This past Tuesday, April 26, New York Times best-selling author of “Come As You Are: The surprising new science that will transform your sex life,” and TEDX speaker, Dr. Emily Nagoski visited the Keene State College Alumni Center to present “Sex Beyond Consent.”
Coordinator for Sexual Violence and Prevention with the center for health and wellness Forrest Seymour explained that this presentation was to provide students with the opportunity to learn about the science of sexual pleasure and communication, as well as connect with their own and/or a partner’s sexuality in order to maximize pleasure and agency.
KSC Coordinator of Wellness Education Tiffany Mathews said the event was a culmination of weekly discussions that happened throughout the semester regarding sexual health.
Mathews said, “Every week we held ‘sex chats and aphrodisiacs,’ which really gave students a time and place to discuss sexual health issues. With that being said, this speaker was invited to campus to essentially pull together everything that we were doing this semester.”
Mathews said she knows Dr. Nagoski personally since they both work in the “Health Education world.” She said in addition, “knowing her as a New York Times Best Selling Author and TEDX Speaker, I realized this would be a great opportunity to have her here.”
Furthermore, Mathews said she wishes more people would have shown up, but hopes to invite Dr. Emily Nagoski back “to speak on consent, and how complex the sex issue is, since it is not just a simple “yes and no” matter.”
KSC senior Pamela Delisme, an intern for Tiffany Matthews at the Counseling Center, said she “really enjoyed the presentation and would have loved to hear more. It was wicked interesting”.
Throughout her presentation of “Sex Beyond Consent”, Nagoski introduced sex metaphorically as “tea” using the song “Tea Consent” by Emmeline May and Blue Seat Studios. Nagoski used this metaphor as a way to convey a complicated teaching in a more pleasant way.
Nagoski explained, “Tea is easier to say yes or no to than sex. What does it take for us to create a world where you can go over to somebody’s house and person A says, ‘Hey would you like some tea?’ and person B says, ‘You know what, not so much the tea, but I would love some sugar and milk in your cups, how would that be for you?’ and person A says, ‘I would love some sugar and milk in my tea cups, sir.’”
She continued saying, “How do you even know when you want ‘tea,’ how do you know what kind of ‘tea’ you like, and what do you do with that?”
KSC first-year and member of Mentors in Violence Prevention (MVP) Morgan Sulham said, “I would like to do the work that Dr.
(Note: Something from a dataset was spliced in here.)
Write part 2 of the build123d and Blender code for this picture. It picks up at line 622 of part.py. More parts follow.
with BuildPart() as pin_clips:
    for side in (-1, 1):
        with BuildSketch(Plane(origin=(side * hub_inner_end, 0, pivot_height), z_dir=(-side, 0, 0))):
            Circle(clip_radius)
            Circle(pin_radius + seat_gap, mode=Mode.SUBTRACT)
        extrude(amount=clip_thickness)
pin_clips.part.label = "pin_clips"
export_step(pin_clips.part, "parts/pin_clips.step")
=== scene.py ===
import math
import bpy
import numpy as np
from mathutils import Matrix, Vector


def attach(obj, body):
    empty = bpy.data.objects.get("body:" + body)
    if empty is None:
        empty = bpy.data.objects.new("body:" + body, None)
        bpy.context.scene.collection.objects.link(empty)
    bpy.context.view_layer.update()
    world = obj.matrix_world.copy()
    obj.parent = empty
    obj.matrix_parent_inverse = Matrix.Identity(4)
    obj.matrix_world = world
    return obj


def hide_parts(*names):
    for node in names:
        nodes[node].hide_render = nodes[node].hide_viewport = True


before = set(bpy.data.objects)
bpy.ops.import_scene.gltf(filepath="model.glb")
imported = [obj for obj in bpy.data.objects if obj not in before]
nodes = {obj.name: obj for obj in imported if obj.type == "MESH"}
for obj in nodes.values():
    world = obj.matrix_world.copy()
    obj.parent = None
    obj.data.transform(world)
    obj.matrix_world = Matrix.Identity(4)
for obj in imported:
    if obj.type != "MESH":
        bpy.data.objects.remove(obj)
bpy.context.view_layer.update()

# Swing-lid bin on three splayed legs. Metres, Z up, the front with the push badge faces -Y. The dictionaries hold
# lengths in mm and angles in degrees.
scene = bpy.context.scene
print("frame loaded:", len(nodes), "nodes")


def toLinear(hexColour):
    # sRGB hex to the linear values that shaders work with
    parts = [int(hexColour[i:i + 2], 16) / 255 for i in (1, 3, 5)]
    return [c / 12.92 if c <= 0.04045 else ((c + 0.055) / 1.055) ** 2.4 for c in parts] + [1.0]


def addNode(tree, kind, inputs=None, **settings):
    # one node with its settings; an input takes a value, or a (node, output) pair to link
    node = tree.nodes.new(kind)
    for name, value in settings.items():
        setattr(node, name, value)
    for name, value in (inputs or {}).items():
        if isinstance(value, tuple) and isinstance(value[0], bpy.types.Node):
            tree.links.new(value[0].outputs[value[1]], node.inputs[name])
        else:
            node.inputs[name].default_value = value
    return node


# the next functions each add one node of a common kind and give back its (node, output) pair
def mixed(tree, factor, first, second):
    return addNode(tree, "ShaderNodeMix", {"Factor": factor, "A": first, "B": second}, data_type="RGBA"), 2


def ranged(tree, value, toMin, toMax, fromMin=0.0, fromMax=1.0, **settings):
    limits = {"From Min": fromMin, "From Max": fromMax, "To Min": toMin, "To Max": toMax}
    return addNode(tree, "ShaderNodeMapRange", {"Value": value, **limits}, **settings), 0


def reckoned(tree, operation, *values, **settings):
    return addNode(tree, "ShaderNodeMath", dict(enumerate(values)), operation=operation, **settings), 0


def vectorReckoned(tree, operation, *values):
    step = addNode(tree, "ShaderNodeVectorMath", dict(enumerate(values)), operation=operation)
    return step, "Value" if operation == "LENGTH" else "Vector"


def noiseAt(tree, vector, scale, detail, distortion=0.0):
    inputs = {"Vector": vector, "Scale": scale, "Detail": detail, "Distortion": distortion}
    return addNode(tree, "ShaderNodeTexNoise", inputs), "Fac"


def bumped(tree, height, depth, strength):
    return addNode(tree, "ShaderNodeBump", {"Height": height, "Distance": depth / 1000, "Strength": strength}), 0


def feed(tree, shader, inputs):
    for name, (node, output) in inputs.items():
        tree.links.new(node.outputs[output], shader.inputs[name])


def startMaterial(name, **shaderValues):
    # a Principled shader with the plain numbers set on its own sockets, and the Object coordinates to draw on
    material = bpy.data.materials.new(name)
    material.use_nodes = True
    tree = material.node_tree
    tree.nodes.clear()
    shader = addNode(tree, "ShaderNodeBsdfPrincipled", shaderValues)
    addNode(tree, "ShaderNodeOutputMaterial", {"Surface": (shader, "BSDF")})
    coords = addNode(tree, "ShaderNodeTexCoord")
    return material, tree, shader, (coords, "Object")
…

Emily Nagoski is doing when I’m older, and of course wanted to meet this fabulous woman in person!”
Sulham said this presentation was far more than she had expected it to be, and appreciated Nagoski delving into the scientific aspect of “Sex Beyond Consent” since she finds that so many people don’t even take that into consideration.
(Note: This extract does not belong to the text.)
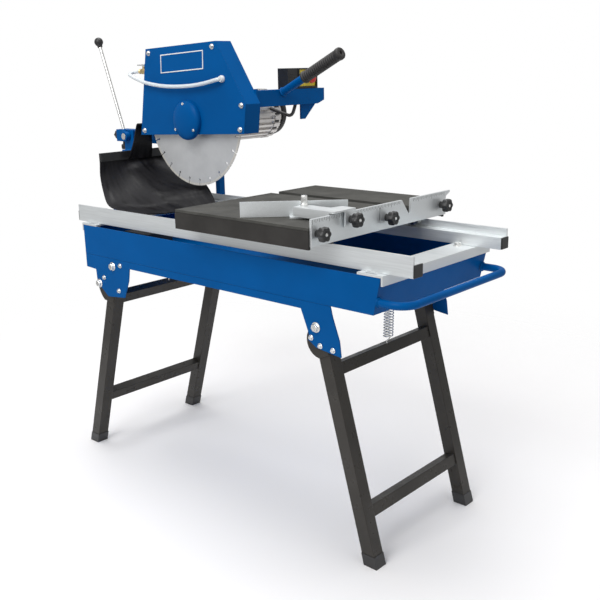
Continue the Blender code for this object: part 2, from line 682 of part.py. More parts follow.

More so, Sulham loved the whole “Arousal Non-Concordance” piece. She feels it’s important for people to understand that being turned on and liking the sexual activity are two different things.
When asked if she thinks this is important for more than just the small collective to have seen, Sulham said, “Absolutely, I really want to talk to Forrest Seymour about incorporating this into MVP Programs because this is a big part of victim blaming, and I just wish that everyone saw this – everyone.”
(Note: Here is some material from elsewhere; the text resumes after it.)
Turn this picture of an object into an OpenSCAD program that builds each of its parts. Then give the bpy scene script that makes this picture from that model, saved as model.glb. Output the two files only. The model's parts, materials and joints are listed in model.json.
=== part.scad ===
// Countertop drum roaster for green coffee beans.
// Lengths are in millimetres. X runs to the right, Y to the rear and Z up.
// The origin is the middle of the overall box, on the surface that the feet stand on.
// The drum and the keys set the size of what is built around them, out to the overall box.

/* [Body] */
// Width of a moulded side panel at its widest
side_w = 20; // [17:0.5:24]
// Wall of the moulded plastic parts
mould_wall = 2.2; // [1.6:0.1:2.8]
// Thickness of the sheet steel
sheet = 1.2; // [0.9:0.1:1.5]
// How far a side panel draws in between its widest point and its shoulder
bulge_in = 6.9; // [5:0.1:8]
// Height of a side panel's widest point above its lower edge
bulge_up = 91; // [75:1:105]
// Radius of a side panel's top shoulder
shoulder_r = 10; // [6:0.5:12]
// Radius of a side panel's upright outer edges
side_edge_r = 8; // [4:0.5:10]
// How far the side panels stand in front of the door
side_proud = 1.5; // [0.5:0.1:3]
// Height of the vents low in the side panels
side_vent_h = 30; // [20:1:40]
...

Jeane Cleveland, a resident of Keene, described Dr. Emily Nagoski’s work as quite effective. Cleveland said, “This was such a healthy, helpful way to talk about tuning into one’s own body. Nagoski has such a delightful presentation style while also being an amazing, spunky, outspoken, young woman; this was beautifully done.”
Dr. Nagoski reminded the audience that they should be sure to stand up for themselves sexually, especially since sex “is a really complicated idea because pleasure is not as straightforward as it is said to be.”
She continued, “Remember if nothing else…pleasure is the measure of sexual well-being; you know what you like and never do anything you don’t.”